“Muerto el rock, enterrado el pop, etc., el proyecto refleja bien, por un lado, la necesidad de regresar a los afluentes de los que viene todo para sanearse, mientras de paso explica el amateurismo de unos músicos que ya sólo pueden tocar los domingos”
Julio Valdeón Blanco recuerda los 50 años que cumple el “A change is gonna come” de Sam Cooke y habla de un curioso matrimonio de Cobble Hill que anda grabando todas las canciones de la Carter Family.

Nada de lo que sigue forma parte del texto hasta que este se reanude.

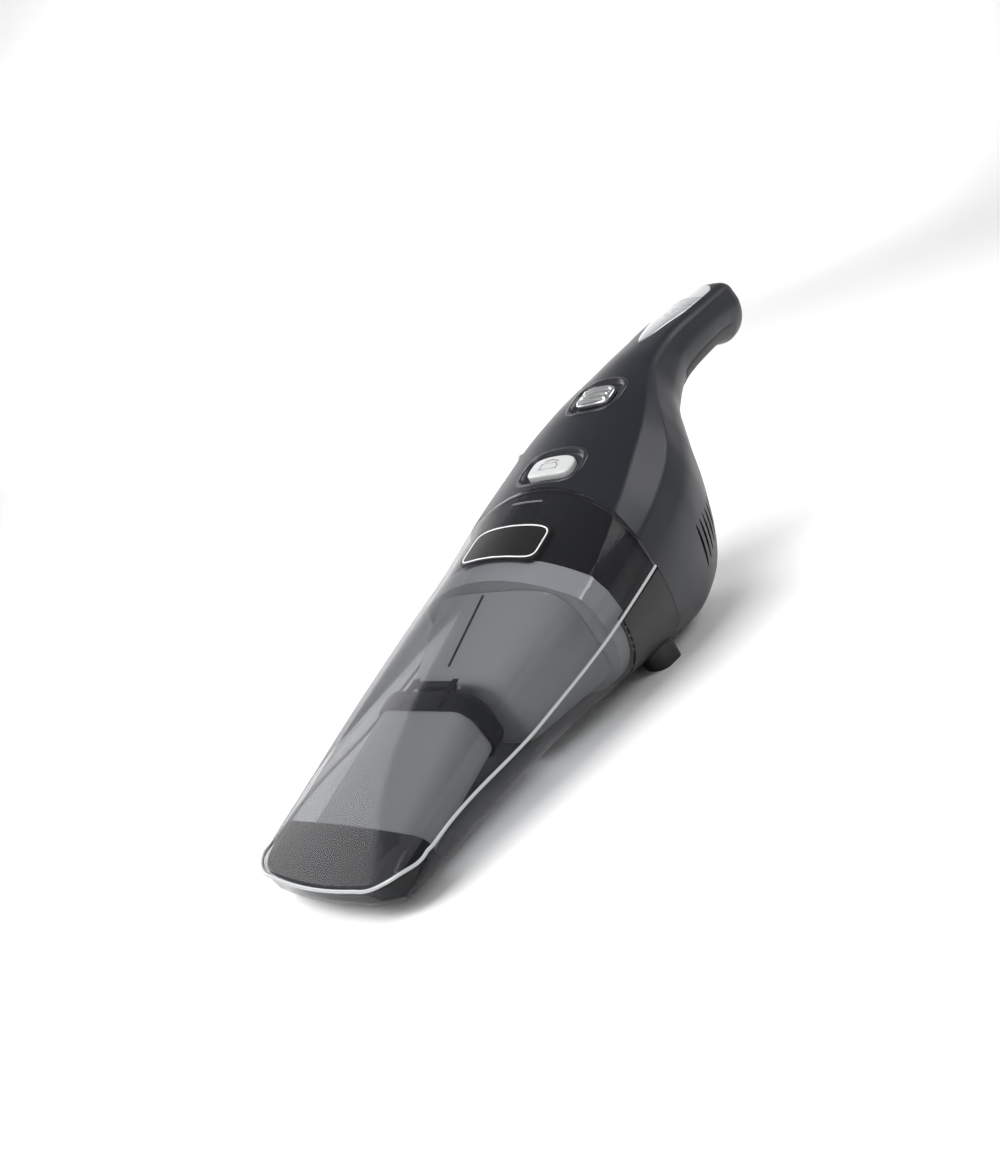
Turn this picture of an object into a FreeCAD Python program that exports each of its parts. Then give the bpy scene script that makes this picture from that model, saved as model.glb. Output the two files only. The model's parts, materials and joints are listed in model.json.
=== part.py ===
"""Cordless handheld vacuum: smoked dust bowl on a two-shell handset with motor, fan, cells and filter.

The shell is described in a housing frame: Y runs from the nozzle tip (0) to the handle's end, Z is up
from the motor's side of the shell to its top, X is to the right.  Every solid is then tilted nose-down
and set on the table, so that the nozzle lip, the two feet and the belly pad stand on Z = 0.
"""
import math
import os

import FreeCAD, Part
from FreeCAD import Vector as V

# ---------------------------------------------------------------- driving dimensions (mm, degrees)
LENGTH = 405.0
BOWL_WALL = 2.0
SHELL_WALL = 2.5
NECK_INSET = 2.9
NECK_WALL = 2.4
GAP = 0.15
SEAM_RADIUS = 105.0
SEAM_CENTRE_Y = 95.0
SPLIT_Y = 152.0
RIM_LEVEL = 24.8
LIP = (38.0, 13.0)
MOUTH_TOP = (0.0, 34.0)
PAD_Y = 240.0
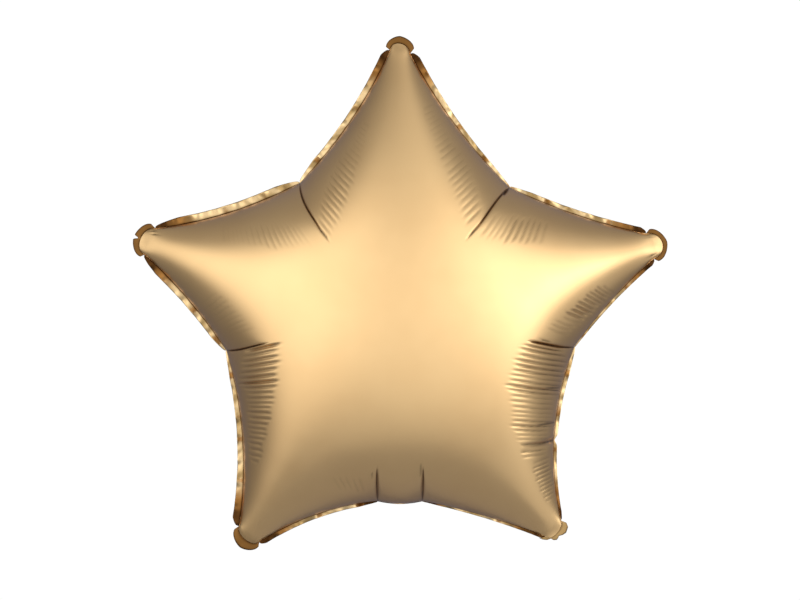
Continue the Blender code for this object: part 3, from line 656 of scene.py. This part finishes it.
def newGroup(name, inputs, outputs):
    # a shader node group with named sockets: inputs are (name, kind, value), outputs (name, kind)
    tree = bpy.data.node_groups.new(name, "ShaderNodeTree")
    for label, kind, value in inputs:
        socket(tree, label, "INPUT", kind, value)
    for label, kind in outputs:
        socket(tree, label, "OUTPUT", kind)
    return tree, tree.nodes.new("NodeGroupInput").outputs, tree.nodes.new("NodeGroupOutput").inputs


def noise(tree, scale, detail, roughness, vector=None):
    # a noise over the piece's own coordinates, or over a vector; the scale is a number or a node's output
    made = tree.nodes.new("ShaderNodeTexNoise")
    made.inputs["Detail"].default_value = detail
    made.inputs["Roughness"].default_value = roughness
    if vector is None:
        vector = tree.nodes.new("ShaderNodeTexCoord").outputs["Object"]
    tree.links.new(vector, made.inputs["Vector"])
    if isinstance(scale, (int, float)):
        made.inputs["Scale"].default_value = scale
    else:
        tree.links.new(scale, made.inputs["Scale"])
    return made.outputs["Fac"]


def remap(tree, value, low, high, toLow=0.0, toHigh=1.0):
    # a smooth step between low and high
    made = tree.nodes.new("ShaderNodeMapRange")
    made.interpolation_type = "SMOOTHSTEP"
    tree.links.new(value, made.inputs["Value"])
    for label, amount in (("From Min", low), ("From Max", high), ("To Min", toLow), ("To Max", toHigh)):
        made.inputs[label].default_value = amount
    return made.outputs["Result"]


def calculate(tree, operation, first, second):
    made = tree.nodes.new("ShaderNodeMath")
    made.operation = operation
    for number, value in enumerate((first, second)):
        if isinstance(value, (int, float)):
            made.inputs[number].default_value = value
        else:
            tree.links.new(value, made.inputs[number])
    return made.outputs["Value"]


def mixColours(tree, factor, first, second):
    made = tree.nodes.new("ShaderNodeMix")
    made.data_type = "RGBA"
    for label, value in ((0, factor), (6, first), (7, second)):
        if isinstance(value, (int, float, tuple)):
            made.inputs[label].default_value = value
        else:
            tree.links.new(value, made.inputs[label])
    return made.outputs[2]


# Noises as (scale, detail, roughness), and the shares of cloud and grain in the roughness's swing
grainNoises = {"cloud": (26, 3, .55), "grain": (1400, 2, .6), "shares": (.7, .3)}


def satinGrainGroup():
    # Satin finish: roughness varies with a fine and a cloudy noise, and the height holds soft dents and the grain
    tree, given, result = newGroup("satin_grain", (
        ("Roughness", "NodeSocketFloat", .3), ("Spread", "NodeSocketFloat", .05),
        ("Dent Scale", "NodeSocketFloat", 22.0), ("Dents", "NodeSocketFloat", 1.0),
        ("Grain", "NodeSocketFloat", .2)), (("Roughness", "NodeSocketFloat"), ("Height", "NodeSocketFloat")))
    cloud, grain = noise(tree, *grainNoises["cloud"]), noise(tree, *grainNoises["grain"])
    mixed = calculate(tree, "ADD", *(calculate(tree, "MULTIPLY", value, share)
                                     for value, share in zip((cloud, grain), grainNoises["shares"])))
    swing = calculate(tree, "MULTIPLY", calculate(tree, "SUBTRACT", mixed, .5), given["Spread"])
    roughness = calculate(tree, "ADD", given["Roughness"], calculate(tree, "MULTIPLY", swing, 2))
    tree.links.new(roughness, result["Roughness"])
    dents = calculate(tree, "MULTIPLY", noise(tree, given["Dent Scale"], 2, .5), given["Dents"])
    fine = calculate(tree, "MULTIPLY", grain, given["Grain"])
    tree.links.new(calculate(tree, "ADD", dents, fine), result["Height"])
    return tree


def furrowToneGroup():
    # A colour that gives way to a second one where the mask rises, broken up by a noise.
    tree, given, result = newGroup("furrow_tone", (
        ("Color", "NodeSocketColor", (1, 1, 1, 1)), ("Deep Color", "NodeSocketColor", (0, 0, 0, 1)),
        ("Mask", "NodeSocketFloat", 0.0), ("Amount", "NodeSocketFloat", 1.0),
        ("Noise Scale", "NodeSocketFloat", 200.0)), (("Color", "NodeSocketColor"),))
    broken = remap(tree, noise(tree, given["Noise Scale"], 2, .6), .3, .7, .8, 1.0)
    amount = calculate(tree, "MULTIPLY", given["Mask"], given["Amount"])
    factor = calculate(tree, "MULTIPLY", amount, broken)
    tree.links.new(mixColours(tree, factor, given["Color"], given["Deep Color"]), result["Color"])
    return tree


satinGrain, furrowTone = satinGrainGroup(), furrowToneGroup()


def placeGroup(tree, group, values):
    # puts a node group into a material; a value is a number, a colour or another node's output
    made = tree.nodes.new("ShaderNodeGroup")
    made.node_tree = group
    for label, value in values.items():
        if isinstance(value, (int, float, tuple)):
            made.inputs[label].default_value = value
        else:
            tree.links.new(value, made.inputs[label])
    return made.outputs


def attribute(tree, name):
    made = tree.nodes.new("ShaderNodeAttribute")
    made.attribute_name = name
    return made.outputs["Fac"]


def addFinish(tree, shader, look):
    # metal with the satin grain's roughness, and its height as a bump
    grain = placeGroup(tree, satinGrain, {"Roughness": look["roughness"], "Spread": look["spread"],
                                          "Dent Scale": look["dentScale"], "Dents": 1.0, "Grain": look["grain"]})
    bump = tree.nodes.new("ShaderNodeBump")
    bump.inputs["Distance"].default_value, bump.inputs["Strength"].default_value = look["bump"]
    tree.links.new(grain["Roughness"], shader.inputs["Roughness"])
    tree.links.new(grain["Height"], bump.inputs["Height"])
    tree.links.new(bump.outputs["Normal"], shader.inputs["Normal"])
    shader.inputs["Metallic"].default_value = 1


def newMaterial(name):
    made = bpy.data.materials.new(name)
    made.use_nodes = True
    return made, made.node_tree, made.node_tree.nodes["Principled BSDF"]


def satinFoil():
    # satin gold: a cloudy pair of golds, and deep copper as painted shade in the furrows, creases, tips and along
    # the seam
    made, tree, shader = newMaterial("satin_gold_foil")
    scale, start, full = foil["clouds"]
    clouds = remap(tree, noise(tree, scale, 3, .55), start, full)
    golds = mixColours(tree, clouds, foil["gold"], foil["goldDeep"])
    # painted shade: deep copper where the furrow mask rises
    tone = placeGroup(tree, furrowTone, {"Color": golds, "Deep Color": foil["furrow"],
                                         "Mask": attribute(tree, "furrow"), "Amount": foil["furrowAmount"]})
    tree.links.new(tone["Color"], shader.inputs["Base Color"])
    addFinish(tree, shader, foil)
    shader.inputs["Specular Tint"].default_value = foil["edgeTint"]
    return made


def sealFoil():
    # The heat-sealed margin: its own gold in patches with copper between them as a painted reflection of the body,
    # painted shade beside the tabs that turns copper and then dark, brown tabs with a dark rim, and a dark foot of
    # painted shade along the seam.
    made, tree, shader = newMaterial("seal_gold_foil")
    look = sealFoilLook
    across, beside = attribute(tree, "across"), attribute(tree, "besideTab")
    slant = calculate(tree, "MULTIPLY", across, look["slant"])
    along = tree.nodes.new("ShaderNodeCombineXYZ")
    tree.links.new(calculate(tree, "ADD", attribute(tree, "run"), slant), along.inputs["X"])
    tree.links.new(slant, along.inputs["Y"])
    # painted reflection: copper patches between the margin's own gold
    scale, start, full = look["patches"]
    patches = remap(tree, noise(tree, scale, 1.5, .5, along.outputs["Vector"]), start, full)
    copperStart, darkStart, darkFull = look["besideSteps"]
    onTab = remap(tree, attribute(tree, "onTab"), *look["onTab"])
    colour = mixColours(tree, patches, look["gold"], look["copper"])
    # painted shade beside the tabs: copper first, then nearly black
    colour = mixColours(tree, remap(tree, beside, copperStart, darkStart), colour, look["shadedCopper"])
    colour = placeGroup(tree, furrowTone, {"Color": colour, "Deep Color": look["rim"], "Noise Scale": 120.0,
                                           "Mask": remap(tree, beside, darkStart, darkFull),
                                           "Amount": look["besideAmount"]})["Color"]
    colour = mixColours(tree, onTab, colour, look["tab"])
    crumpled = remap(tree, attribute(tree, "crumpled"), *look["onCrumpled"])
    colour = mixColours(tree, crumpled, colour, look["crumpled"])
    # painted shade: a dark foot along the seam
    foot = calculate(tree, "SUBTRACT", 1.0, remap(tree, across, 0.0, look["footWidth"]))
    rim = calculate(tree, "MULTIPLY", remap(tree, across, look["rimStart"], 1.0), onTab)
    for mask, amount in ((foot, look["footAmount"]), (rim, look["rimAmount"])):
        colour = placeGroup(tree, furrowTone, {"Color": colour, "Deep Color": look["rim"], "Mask": mask,
                                               "Amount": amount})["Color"]
    tree.links.new(colour, shader.inputs["Base Color"])
    addFinish(tree, shader, look)
    return made


satin, seal = satinFoil(), sealFoil()
for piece, material in ((front, satin), (back, satin), (sealMargin, seal), (fillNeck, satin)):
    piece.data.materials.append(material)
    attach(piece, "root")
    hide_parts("star_balloon")
print("materials made")

# The studio: a hanging star over a pale floor. The world is dim, with round fields of light in it: a soft wall in
# front, soft boxes at both sides, faint bounces from above and below, a dark card overhead and a white backdrop. A
# field lists the azimuth and elevation of its middle as seen from the star (0 towards the camera, positive to the
# right), the angles where it starts and stops to fade, and the colour that it adds, below 0 for the dark card.
studio = {
    "floorHeight": -1.75, "floorRadius": 1.05, "floorColour": (.50, .50, .52, 1), "floorRoughness": .9,
    "dim": (.195, .195, .205),
    "fields": ((20, 24, 1, 76, (.62, .62, .62)), (34, -34, 46, 70, (.27, .27, .27)),
               (-51, 6, 0, 49, (1.25, 1.25, 1.25)), (51, 13, 0, 39, (1.03, 1.03, 1.03)),
               (67, -4, 10, 20, (1.33, 1.33, 1.33)), (65, 70, 27, 128, (.13, .13, .13)),
               (-11, 11, 53, 111, (.10, .095, .085)), (5, 64, 4, 32, (-.17, -.17, -.17)),
               (94, -42, 5, 29, (.17, .17, .17)), (-88, -48, 5, 29, (.11, .11, .11)),
               (180, 0, 11, 17, (.805, .805, .795))),
}


def direction(azimuth, elevation):
    # unit vector from the star at an azimuth and an elevation
    a, e = np.radians(azimuth), np.radians(elevation)
    return np.array([np.sin(a) * np.cos(e), -np.cos(a) * np.cos(e), np.sin(e)])


def addFloor():
    # a disc: x and y are the radius times cosine and sine of the turn
    turn = np.linspace(0, 2 * np.pi, 96, endpoint=False)
    ring = np.column_stack([np.cos(turn), np.sin(turn)]) * studio["floorRadius"]
    points = np.column_stack([ring, np.full(len(ring), studio["floorHeight"])])
    mesh = bpy.data.meshes.new("floor")
    mesh.from_pydata(points.tolist(), [], [list(range(len(points)))])
    floor = bpy.data.objects.new("floor", mesh)
    bpy.context.scene.collection.objects.link(floor)
    made = bpy.data.materials.new("floor_paper")
    made.use_nodes = True
    inputs = made.node_tree.nodes["Principled BSDF"].inputs
    inputs["Base Color"].default_value = studio["floorColour"]
    inputs["Roughness"].default_value = studio["floorRoughness"]
    mesh.materials.append(made)


def addWorld():
    # dim all round, plus each field's colour times a smooth step between two angles off its middle
    world = bpy.data.worlds.new("studio")
    bpy.context.scene.world = world
    world.use_nodes = True
    tree = world.node_tree
    back = tree.nodes["Background"]
    way = tree.nodes.new("ShaderNodeTexCoord").outputs["Generated"]
    total = studio["dim"]   # the first field adds to this, the next ones to the node before
    for azimuth, elevation, inner, outer, colour in studio["fields"]:
        dot = tree.nodes.new("ShaderNodeVectorMath")
        dot.operation = "DOT_PRODUCT"
        tree.links.new(way, dot.inputs[0])
        dot.inputs[1].default_value = direction(azimuth, elevation)
        step = tree.nodes.new("ShaderNodeMapRange")
        step.interpolation_type = "SMOOTHSTEP"
        tree.links.new(dot.outputs["Value"], step.inputs["Value"])
        step.inputs["From Min"].default_value = np.cos(np.radians(outer))
        step.inputs["From Max"].default_value = np.cos(np.radians(inner))
        tinted = tree.nodes.new("ShaderNodeVectorMath")
        tinted.operation = "MULTIPLY_ADD"
        tree.links.new(step.outputs["Result"], tinted.inputs[0])
        tinted.inputs[1].default_value = colour
        if isinstance(total, tuple):
            tinted.inputs[2].default_value = total
        else:
            tree.links.new(total, tinted.inputs[2])
        total = tinted.outputs["Vector"]
    tree.links.new(total, back.inputs["Color"])


# The camera: distance from the star, height, and how much of the star's plane the picture is wide
camera = {"away": 2.4, "height": -.2200, "viewWidth": .6728, "sensor": 36}


def addCamera():
    data = bpy.data.cameras.new("camera")
    made = bpy.data.objects.new("camera", data)
    bpy.context.scene.collection.objects.link(made)
    data.sensor_width = camera["sensor"]
    data.lens = camera["sensor"] * camera["away"] / camera["viewWidth"]
    made.location = (0, -camera["away"], camera["height"])
    made.rotation_euler = (np.pi / 2, 0, 0)
    bpy.context.scene.camera = made


addFloor()
addCamera()
addWorld()
bpy.context.scene.view_settings.view_transform = "Standard"
print("studio built")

Una sección de JULIO VALDEÓN BLANCO.
–21 de marzo
Este año cumple años «A change is gonna come», pistoletazo de dulce terciopelo de Sam Cooke. Nadie ha pestañeado. Cincuenta años desde que solicitase ayuda al hermano, que es muy suyo y mientras cantas te patea la barriga. David Cantwell, del “New Yorker”, lo recuerda al hilo de Ferguson, donde en agosto Michael Brown murió tiroteado por un agente. También podría hablar del mejicano loquito, asesinado por apedrear coches, de los indigentes baleados en parques públicos o de quienes mueren al otro lado de la raya a causa de los disparos de la Migra. La historia del racismo y la violencia uniformada, de Jim Crow y las leyes terribles, los caperuzos blancos y el futuro que refleja el pasado es una novela que no empieza ni acaba con «Matar a un ruiseñor». La “Gran Novela Americana”, supongo. Así, parece muy lógico que Harper Lee haya encontrado una precuela escondida entre las sábanas de la colada: el racismo ni se crea ni se destruye; repta por las tripas de EE.UU. como crótalo de siete vidas. Lo que enlaza, por contraposición, con la teoría de David Simon, que aparte de genio fue reportero (el pobre). Viene a decir que, en general, los polis más agresivos con los negros son, sí, negros. Descartada la sospecha del racismo, la calumnia xenófoba, la campaña mediática, libres de que alguien señale sus prejuicios o los llame sudistas, leña al loro. Más que guerra racial, en EE.UU. hay en marcha una implacable guerra de clases. Incolora. Posmoderna y/o premoderna (no está muy claro). Eso y la tradicional y entrañable mano larga de unos agentes que para convencer al ciudadano díscolo se ponen de los más exquisitos.
–22 de marzo
Cuenta «The Brooklyn Paper» que un matrimonio de Cobble Hill, Leigh Anderson y Fran Leadon, está grabando todas y cada una de las canciones registradas por la Carter Family. Según Danielle Furfaro, que firma la noticia, no se trata solo de “documentar las tonadas del famoso grupo”, sino de “un esfuerzo colaborativo”, pues participan otros músicos. Según Leadon, “una instantánea de la escena actual (Brooklyn) a través de las lentes de la Carter Family”. De momento han entregado “seis discos, con las canciones en orden cronológico”. Ensayan, junto a amigos y socios, los domingos, mientras los niños duermen la siesta. Muerto el rock, enterrado el pop, etc., el proyecto refleja bien, por un lado, la necesidad de regresar a los afluentes de los que viene todo para sanearse, mientras de paso explica el amateurismo de unos músicos que ya sólo pueden tocar los domingos, compartiendo nachos y cervezas Pacífico, no muchas, entre la siesta infantil y el crepúsculo. Con este vencimiento a plazos del profesionalismo hemos logrado una completa y fabulosa democratización del fracaso. No hay estrellas, pero tampoco malditos. Solo funcionarios melómanos, maestros inquietos, airosos gerentes de un comercio, zapateros con buen oído o visitadores médicos que algunos fines de semana, casi de puntillas, tocan viejas canciones y complementan sus ingresos mensuales pasando la gorra por los cafés (veganos) de algún conocido.